Rilancio della Lega per Matteo Salvini al Viminale o in alternativa la richiesta per il leader della presidenza del Senato? La strada nella complessa trattativa per trovare la “quadra” nella formazione del governo ieri si è fatta un po’ in salita. Se ai desiderata di Silvio Berlusconi per Forza Italia vengono attribuiti tre ministeri strategici come gli Esteri e la Giustizia o di peso come quello per lo Sviluppo Economico, la Lega, secondo azionista della maggioranza di centrodestra, starebbe puntando i piedi con la premier in pectore Giorgia Meloni, presidente di FdI, perché abbia con il suo leader nel nuovo governo quel peso che lo stesso numero dei parlamentari, il 16 per cento, sta a rappresentare.

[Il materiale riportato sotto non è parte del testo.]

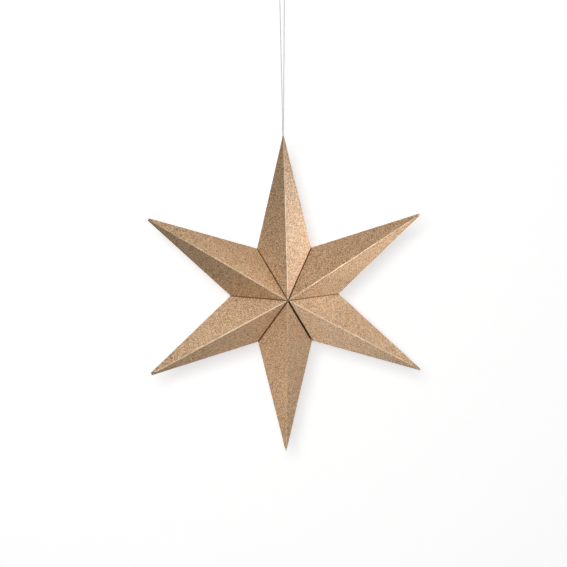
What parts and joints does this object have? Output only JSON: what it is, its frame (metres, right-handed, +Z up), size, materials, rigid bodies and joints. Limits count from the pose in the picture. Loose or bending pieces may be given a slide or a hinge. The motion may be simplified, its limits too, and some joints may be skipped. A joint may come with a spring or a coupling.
{
  "type": "paper star",
  "caption": "Hollow star of folded glitter card with ridged points glued round an axis, closed by pads at a seam and hung by a loop of cord.",
  "frame": {"origin": "where the loop of cord bears on its hook, inside the top of the loop", "axes": "+Z up, +Y from the star's front to its back, +X to the right as seen from the front"},
  "size_m": [0.2571, 0.08, 0.4406],
  "materials": {
    "glitter_card": "satin",
    "hook_tape": "matte",
    "loop_tape": "matte",
    "cord": "matte"
  },
  "bodies": {
    "root": {"point_top": "glitter_card", "point_upper_right": "glitter_card", "point_lower_right": "glitter_card", "point_bottom": "glitter_card", "point_lower_left": "glitter_card", "point_upper_left": "glitter_card", "hook_pad_front": "hook_tape", "hook_pad_back": "hook_tape", "loop_pad_front": "loop_tape", "loop_pad_back": "loop_tape", "hanging_cord": "cord", "cord_knot": "cord"}
  },
  "joints": []
}
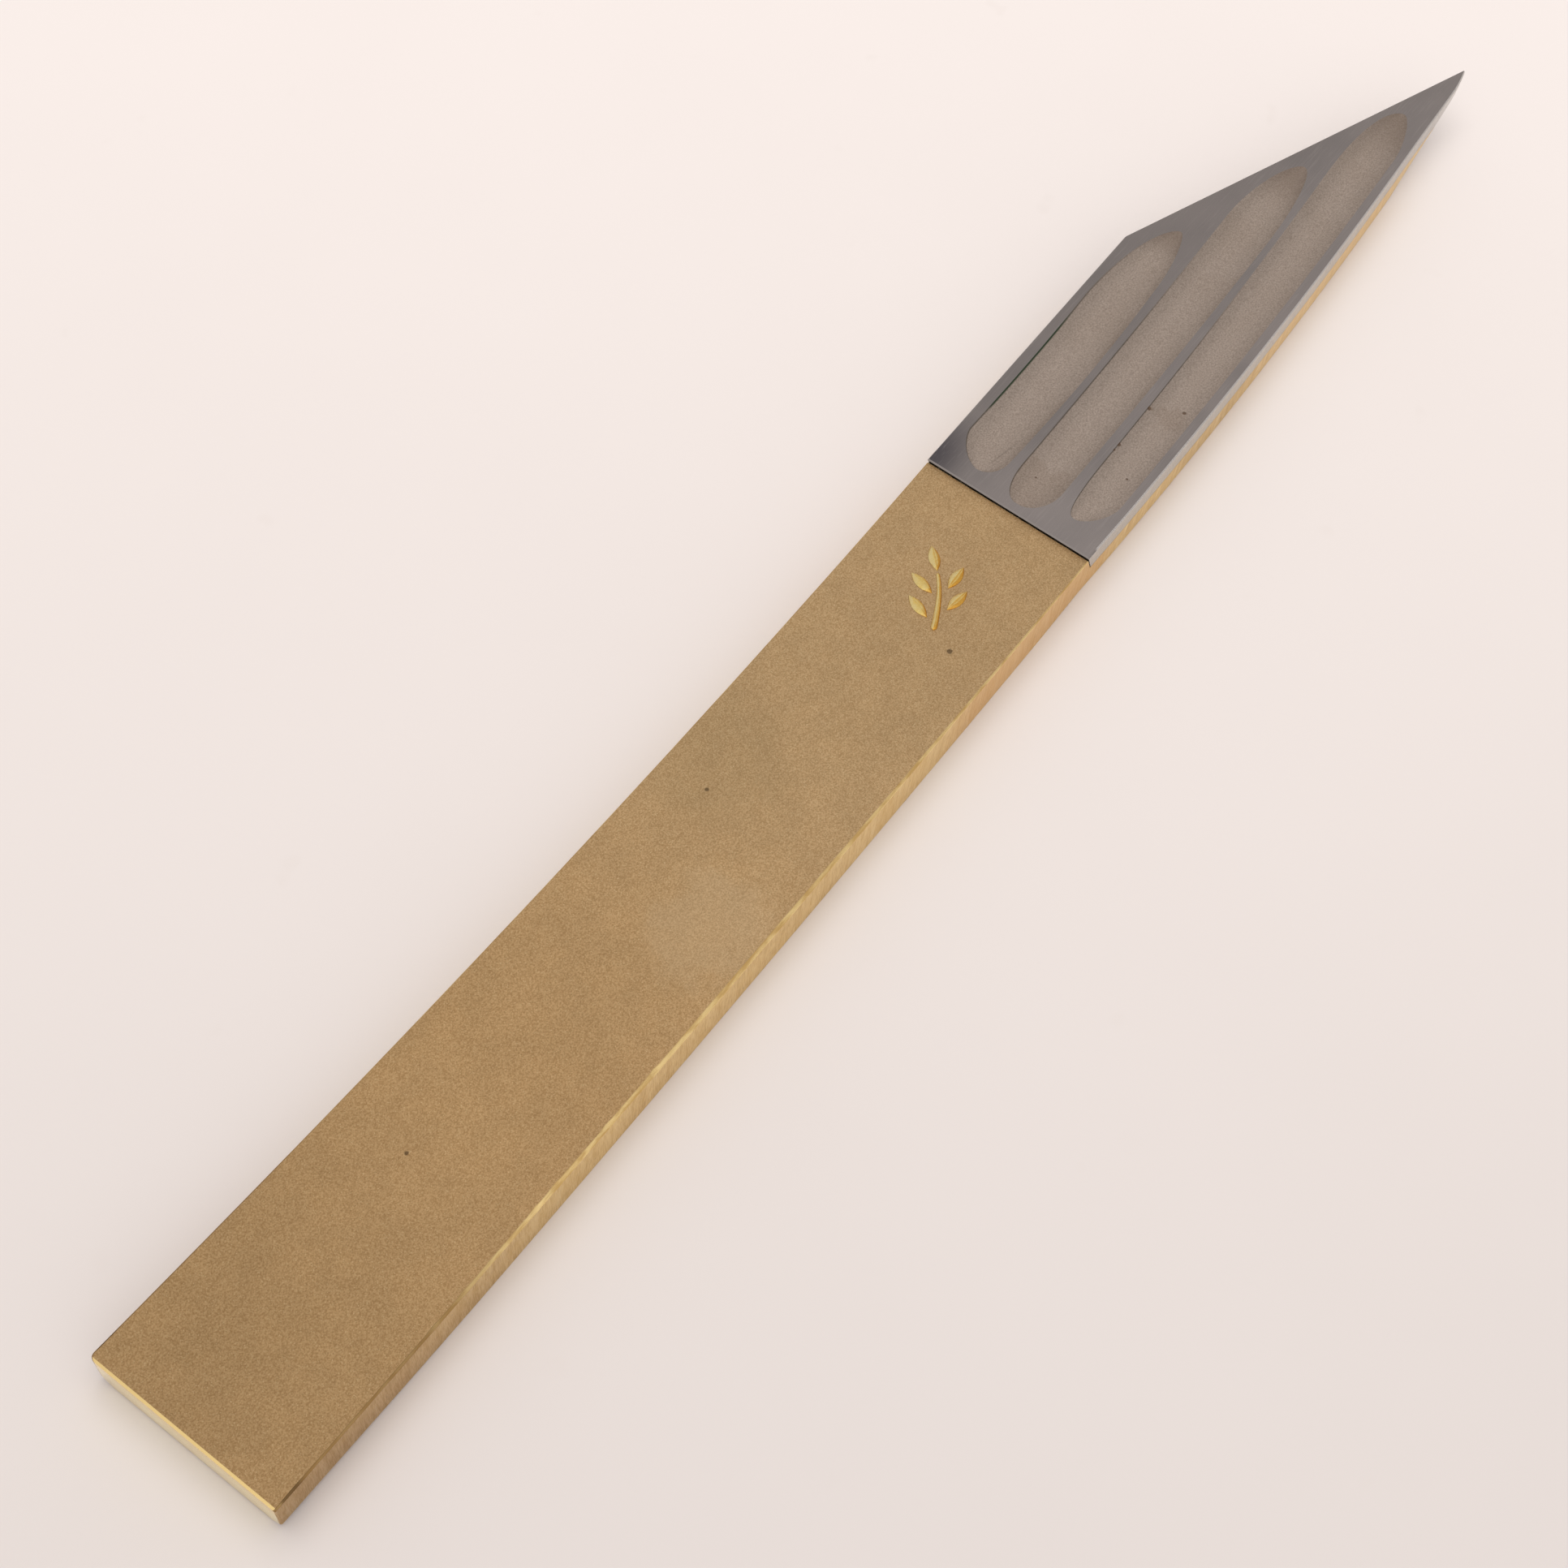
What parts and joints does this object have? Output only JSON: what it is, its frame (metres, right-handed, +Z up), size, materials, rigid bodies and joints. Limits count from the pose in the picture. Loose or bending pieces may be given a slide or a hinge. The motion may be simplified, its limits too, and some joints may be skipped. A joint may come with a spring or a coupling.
{
  "type": "skiving knife",
  "caption": "Skew skiving knife: a brass bar handle let in with a hard steel blade that has three hollow grinds and a single bevel, with a small gold sprig inlay",
  "frame": {"origin": "centre of the bounding box's bottom face", "axes": "+X from the tail to the blade's tip, +Y to the left side seen from the tail, +Z up through the hollow-ground face; the knife lies on its back"},
  "size_m": [0.185, 0.019, 0.0052],
  "materials": {
    "brass": "fine blasted top face, lightly brushed sides",
    "tool_steel": "satin flat face, coarse matte in the hollow grinds",
    "solder": "dull, tarnished",
    "gold": "bright, chisel-textured"
  },
  "bodies": {
    "root": {"brass_body": "brass", "steel_blade": "tool_steel", "solder_seam": "solder", "inlay_stem": "gold", "inlay_leaf_tip": "gold", "inlay_leaf_upper_left": "gold", "inlay_leaf_upper_right": "gold", "inlay_leaf_lower_left": "gold", "inlay_leaf_lower_right": "gold"}
  },
  "joints": []
}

Varie ipotesi dei giornali ieri hanno rilanciato rumors in base ai quali il vicesegretario e ministro uscente leghista Giancarlo Giorgetti potrebbe andare al ministero chiave dell’Economia e Finanze, dopo il no di Fabio Panetta del board della Bce. E secondo fonti della Lega «sarebbe motivo di grande soddisfazione e orgoglio occuparsi con un ruolo rilevante anche di Economia e Finanze». Perché, sottolineano le stesse fonti, «donne e uomini del partito di Matteo Salvini hanno già ricoperto incarichi di governo, dimostrando il proprio valore in settori strategici come Interno, Infrastrutture, Sviluppo Economico, Politiche Agricole, Transizione Ecologica, Turismo, Disabilità, Autonomie». Quindi, «è un onore che arrivino nuovi e significativi riconoscimenti che testimoniano la centralità e l’affidabilità della Lega». Parole che lette in controluce però, secondo un’interpretazione forse troppo maliziosa, potrebbero rivelare anche una certa diffidenza. E, comunque sia, l’Interno viene messo sempre al primo posto dei desiderata leghisti. Suonano comunque come parole tese a ribadire che è il leader del partito a scegliere i suoi ministri: basta con il metodo Draghi.

Ma soprattutto, secondo i rumors, in Via Bellerio ci sarebbe il sospetto che il nome di Giorgetti al Mef sia stato lanciato nel tritacarne mediatico, con il rischio di bruciarlo, per essere usato come un “niet” a Salvini in uno degli altri ministeri considerati strategici. Perché, è evidente che se un leghista del peso di Giorgetti andasse al Mef, si potrebbero così considerate esaurite per Via Bellerio le tre o quattro caselle chiave e al tempo stesso, visto che Giorgetti non andrebbe più alla presidenza della Camera (dove viene dato in corsa anche il capogruppo Riccardo Molinari), diventerebbe in discesa la strada per Ignazio La Russa (FdI) alla presidenza del Senato, incarico sul quale il partito di Meloni punterebbe molto.

La Lega così non potrebbe neppure avere Roberto Calderoli come seconda carica dello Stato. A fronte di una situazione in cui Antonio Tajani, numero due di Berlusconi, continua ad essere dato in pole per gli Esteri o comunque nella rosa dei ministeri di peso, come ad esempio anche il Mise, non sarebbe inverosimile aspettarsi che Via Bellerio a questo punto rilanci su Salvini per il ministero dell’Interno o, e questa sarebbe la novità, per la stessa presidenza del Senato. Ieri fino a sera c’è stato un vertice a Villa Grande, nella residenza romana di Berlusconi, tra Salvini e il Cav, che domani tornerà a sedere in Senato dopo esserne stato estromesso con l’applicazione retroattiva della legge Severino, in seguito alla “sentenza Mediaset”.

Berlusconi non intende, intanto, cedere su un ministero con portafoglio per la stretta collaboratrice Licia Ronzulli, vicecapogruppo uscente dei senatori azzurri. Per Ronzulli si continua a parlare della casella Turismo. Alla Giustizia il borsino dà tra i nomi azzurri la capogruppo uscente a Palazzo Madama Annamaria Bernini o Francesco Paolo Sisto. Ma forti restano le quotazioni dell’ex magistrato Carlo Nordio, eletto alla Camera con Fratelli d’Italia.